The good blue collar jobs traditionally to be found in manufacturing are declining as services come to play a greater structural role in the knowledge economy. However, service jobs can be transformed into good jobs through a shift in mind-set and approach. Rather than being cogs in a machine, workers can develop an ownership frame of mind. This can start with actually participating in employee stock ownership plans but needs to be complemented with specific behaviours and practices that allow them to develop their business acumen, from tracking key economic performance data to working out ways to improve performance for their own benefit and that of the enterprise.
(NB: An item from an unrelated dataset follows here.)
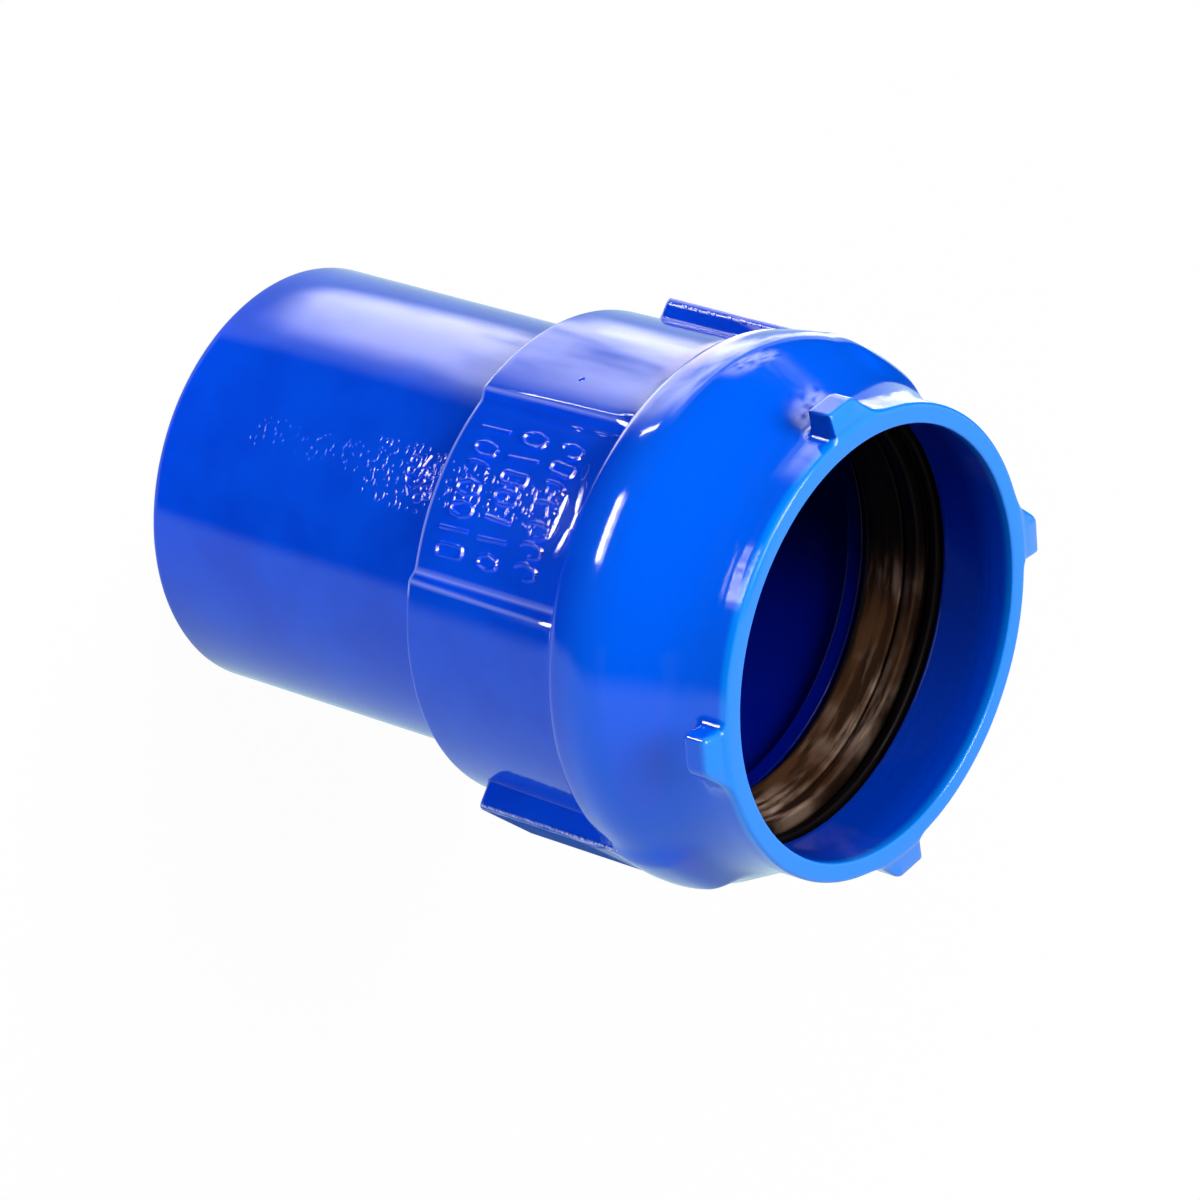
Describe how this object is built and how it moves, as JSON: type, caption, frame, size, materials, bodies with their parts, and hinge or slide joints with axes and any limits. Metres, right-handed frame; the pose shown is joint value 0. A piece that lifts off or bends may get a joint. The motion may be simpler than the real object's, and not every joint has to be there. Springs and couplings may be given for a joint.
{
  "type": "pipe transition adaptor",
  "caption": "Cast iron pipe transition adaptor: a plain spigot, a thicker collar and a bulged push-fit socket that holds a rubber sealing ring.",
  "frame": {"origin": "centre of the spigot's end face, on the pipe's axis", "axes": "+Z along the pipe's axis towards the socket's mouth, -Y out of the recessed marking panel, +X and -X out of the two side bars"},
  "size_m": [0.154, 0.154, 0.212],
  "materials": {
    "coating": "glossy fusion-bonded blue coating over cast iron",
    "rubber": "black moulded rubber with a soft sheen"
  },
  "bodies": {
    "root": {"cast_body": "coating", "rubber_ring": "rubber"}
  },
  "joints": []
}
17. Robert S. Kaplan, George Serafeim, and Eduardo Tugendhat, Inclusive growth: profitable strategies for tackling poverty and inequality

Tackling large problems, such as poverty and inequality, requires a broad effort involving a variety of interested parties: companies, governments, non-governmental civil society organizations and households. In this article, Kaplan et al. provide support for an eco-system approach to economic problem solving, which brings together the different views, interests and resources of different kinds of organizations, drawing on 15 years of experience in 25 countries, at the global consultancy Palladium. Typically, a neutral actor is initially in the lead raising seed funding and creating proof of concept that could then be scaled up by powerful corporate actors. Aligning the eco-system participants around a common strategy is a crucial factor for success to ensure effective cooperation as well as sustainable principles for sharing value in the long term.
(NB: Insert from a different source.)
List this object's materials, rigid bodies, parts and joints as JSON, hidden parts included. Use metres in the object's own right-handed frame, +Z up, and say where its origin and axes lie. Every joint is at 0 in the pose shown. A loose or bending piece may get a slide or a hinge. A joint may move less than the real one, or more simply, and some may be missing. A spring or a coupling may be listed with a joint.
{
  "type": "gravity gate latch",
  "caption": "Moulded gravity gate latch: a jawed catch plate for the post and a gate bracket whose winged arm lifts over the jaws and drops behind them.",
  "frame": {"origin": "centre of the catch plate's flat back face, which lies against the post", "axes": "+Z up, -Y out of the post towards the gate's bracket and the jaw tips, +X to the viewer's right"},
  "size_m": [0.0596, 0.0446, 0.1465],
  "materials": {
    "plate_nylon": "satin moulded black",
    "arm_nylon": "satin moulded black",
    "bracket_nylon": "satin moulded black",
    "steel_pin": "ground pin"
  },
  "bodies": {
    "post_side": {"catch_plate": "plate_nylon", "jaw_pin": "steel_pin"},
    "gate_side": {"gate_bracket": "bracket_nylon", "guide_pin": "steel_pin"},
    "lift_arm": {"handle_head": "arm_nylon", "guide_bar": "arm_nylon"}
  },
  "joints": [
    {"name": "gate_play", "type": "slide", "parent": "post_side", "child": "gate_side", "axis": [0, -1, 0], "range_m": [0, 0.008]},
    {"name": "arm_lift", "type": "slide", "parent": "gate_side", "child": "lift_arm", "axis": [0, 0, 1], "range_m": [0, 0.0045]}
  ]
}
18. Shawn Burton, The case for plain-language contracts

Burton who became general counsel of GE Aviation’s digital services in 2013 has been responsible for redesigning the contracts with clients and suppliers, reducing substantially the time spent on negotiation without losing robust legal protections or increasing litigation. Here he describes the process for drawing up plain-language contracts that could be read and understood by a high-school leaver. He removes the mystique that is often associated with obscure, legal phrases and formulations while highlighting the careful, painstaking stages he and his team went through in order to arrive at effective plain-language contracts. Understanding the details of services and products, vetting and amending the drafts with a variety of specialists and partners and finally implementing the contracts can be a long process, but it creates the basis for swifter and smoother collaboration for the future.


19. Sydney Finkelstein, The best leaders are great teachers

Finkelstein draws on a variety of examples from interviews to show how managing and teaching could go hand in hand. Managers who take an active interest in the development of their people may share advice on points of craft, professionalism as well as life lessons. They may impart their expertise on the job or on special occasions, but they customise what they say and how they say it, they ask questions and they model good behaviour and practice at all times.
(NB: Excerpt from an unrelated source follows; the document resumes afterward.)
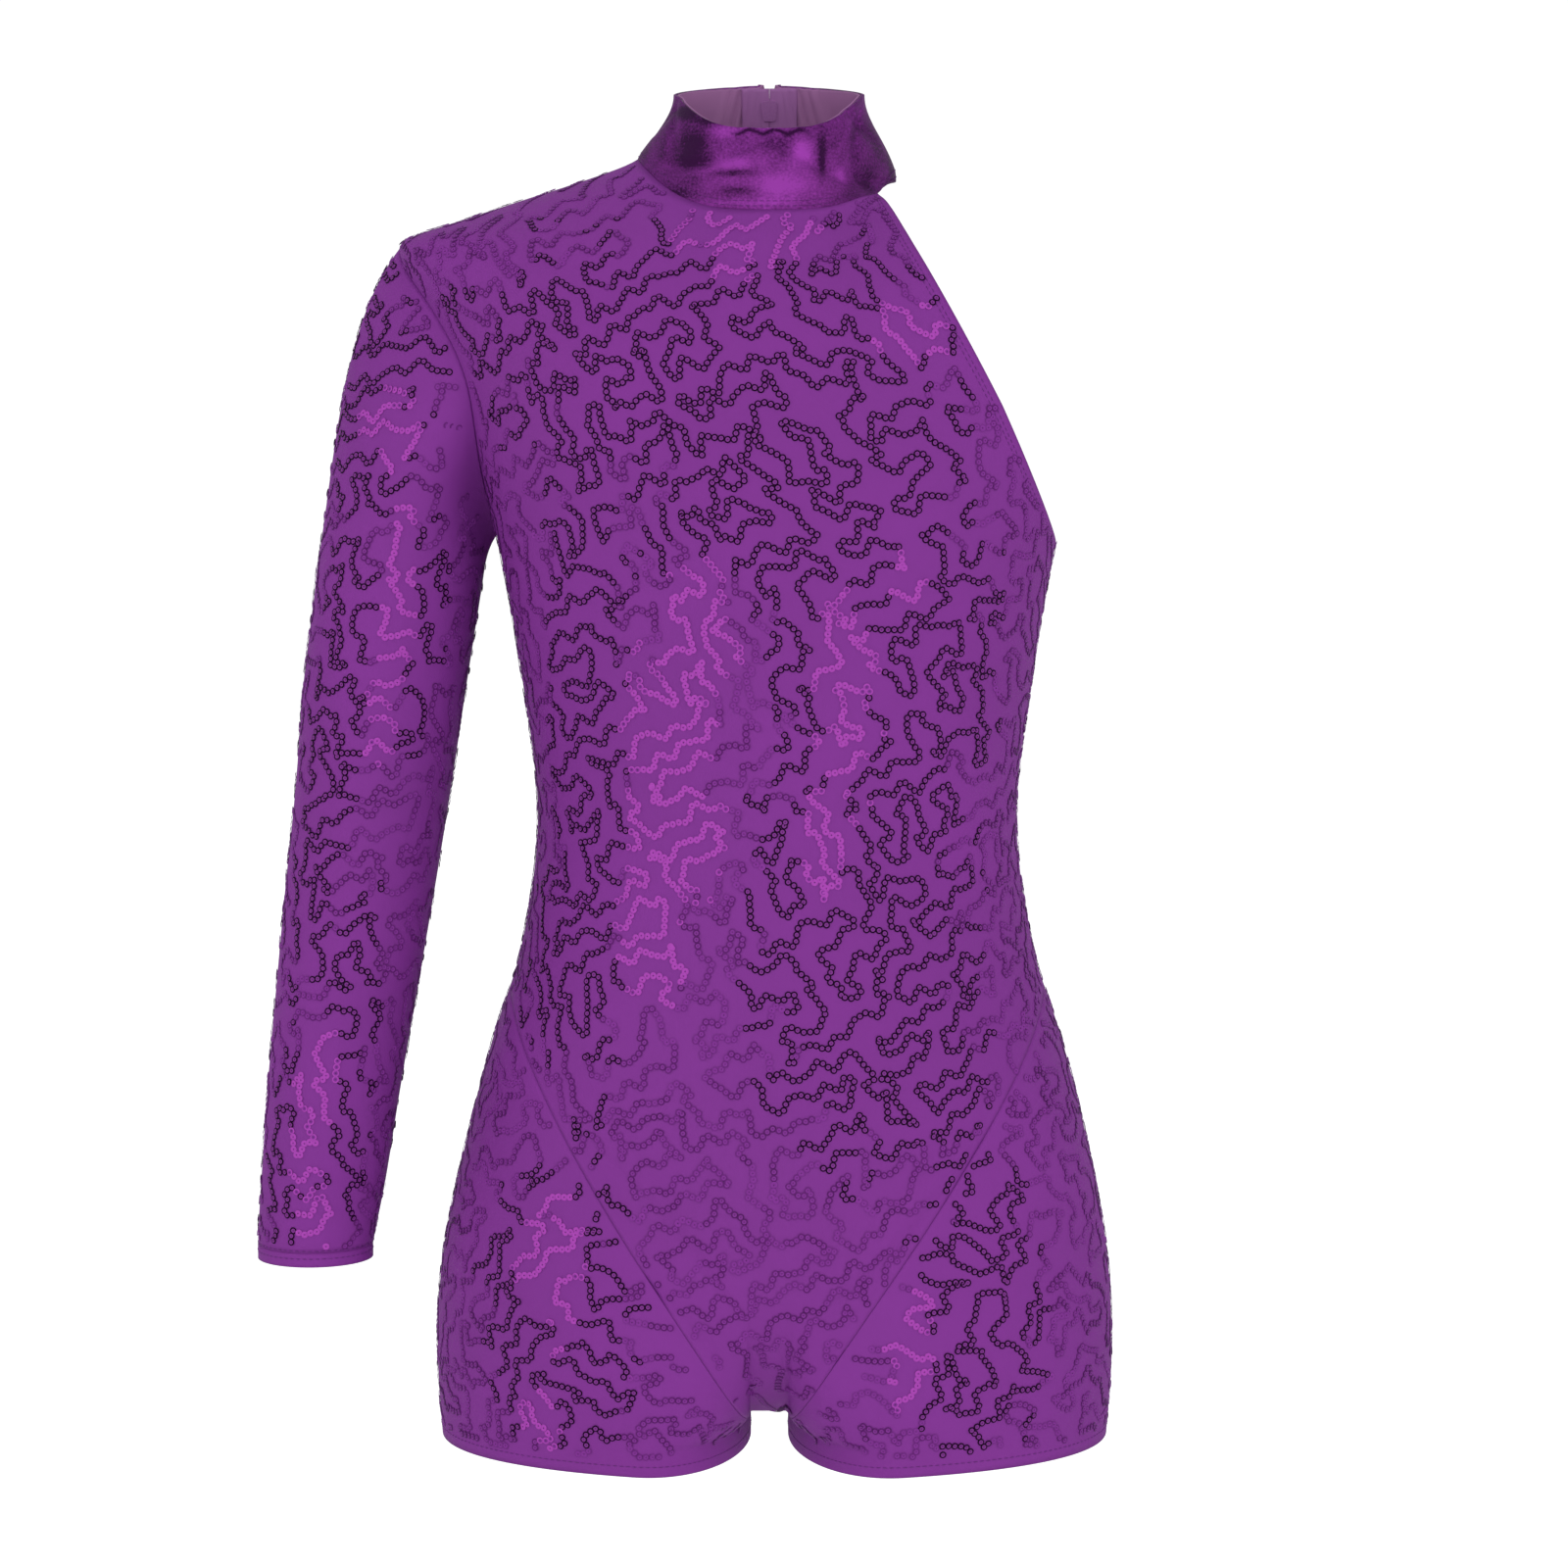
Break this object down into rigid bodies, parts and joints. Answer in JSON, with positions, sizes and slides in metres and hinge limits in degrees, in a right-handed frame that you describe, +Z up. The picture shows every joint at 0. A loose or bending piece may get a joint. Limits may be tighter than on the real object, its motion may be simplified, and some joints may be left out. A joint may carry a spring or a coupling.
{
  "type": "gymnastics leotard",
  "caption": "Stretch leotard with one long sleeve, one bare shoulder, boy-short legs and a zipped stand collar, shown as worn.",
  "frame": {"origin": "centre of the neck opening, where the wearer's neck comes out of the collar", "axes": "+Z up along the wearer's spine, the wearer faces -Y, +X is the wearer's left"},
  "size_m": [0.3666, 0.1986, 0.581],
  "materials": {
    "sequin_knit": "knit with sequins",
    "binding_knit": "plain stretch knit",
    "foil_knit": "metallic foil on knit",
    "matte_lining": "matte stretch lining",
    "elastic": "woven elastic",
    "cotton_lining": "cotton jersey",
    "label_satin": "satin ribbon",
    "zip_tape": "woven tape",
    "zip_coil": "nylon coil",
    "zip_metal": "painted zinc"
  },
  "bodies": {
    "garment": {"front_body": "sequin_knit", "back_left": "sequin_knit", "back_right": "sequin_knit", "sleeve": "sequin_knit", "leg_left": "sequin_knit", "leg_right": "sequin_knit", "collar_shell": "foil_knit", "collar_lining": "matte_lining", "collar_elastic": "elastic", "armhole_binding": "binding_knit", "armhole_elastic": "elastic", "cuff_hem": "binding_knit", "leg_hem_left": "binding_knit", "leg_hem_right": "binding_knit", "leg_elastic_left": "elastic", "leg_elastic_right": "elastic", "gusset_lining": "cotton_lining", "zip_tape_left": "zip_tape", "zip_tape_right": "zip_tape", "zip_coil_left": "zip_coil", "zip_coil_right": "zip_coil", "zip_top_stops": "zip_metal", "zip_bottom_stop": "zip_metal", "care_label": "label_satin"},
    "slider": {"zip_slider": "zip_metal"},
    "pull": {"pull_tab": "zip_metal"}
  },
  "joints": [
    {"name": "slider_travel", "type": "hinge", "parent": "garment", "child": "slider", "pos_m": [0, -0.427, -0.191], "axis": [-1, 0, 0], "range_deg": [0, 29.2]},
    {"name": "pull_flip", "type": "hinge", "parent": "slider", "child": "pull", "pos_m": [0, 0.04771, -0.00159], "axis": [1, 0, 0], "range_deg": [0, 150]}
  ]
}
20. Sunanda Nayak and Jyotsna Bhatnagar, Are our customer liaisons helping or hurting?

This is a case study of an Indian hospital who introduced patient care executives to liaise between doctors and their patients. In practice, issues arose when doctors came to feel undermined rather than helped by the close emotional alliance between some patient care executives and their patients to the point of compromising clinical care.

21. Jeff Kehoe, The triumph of spin over substance

Kehoe reviews three books about the relationship between fact and fiction in public life, and methods to investigate and measure social and political phenomena and to achieve popularity and success. ‘It’s up to each of us to step back, check the source and think critically about our belief systems’, he argues.

22. Alison Beard, Life’s work: An interview with John Adams

John Adams is one of the leading US composers of classical music, some of his works, such as his opera Nixon in China, have revitalised whole traditional genres. At 70, he shares his understanding of his own creative processes, the pressures of switching between solitary composition and performance in front of large audiences, as an orchestra conductor, his decades-long collaboration with Peter Sellers, music education and the role of management in the arts.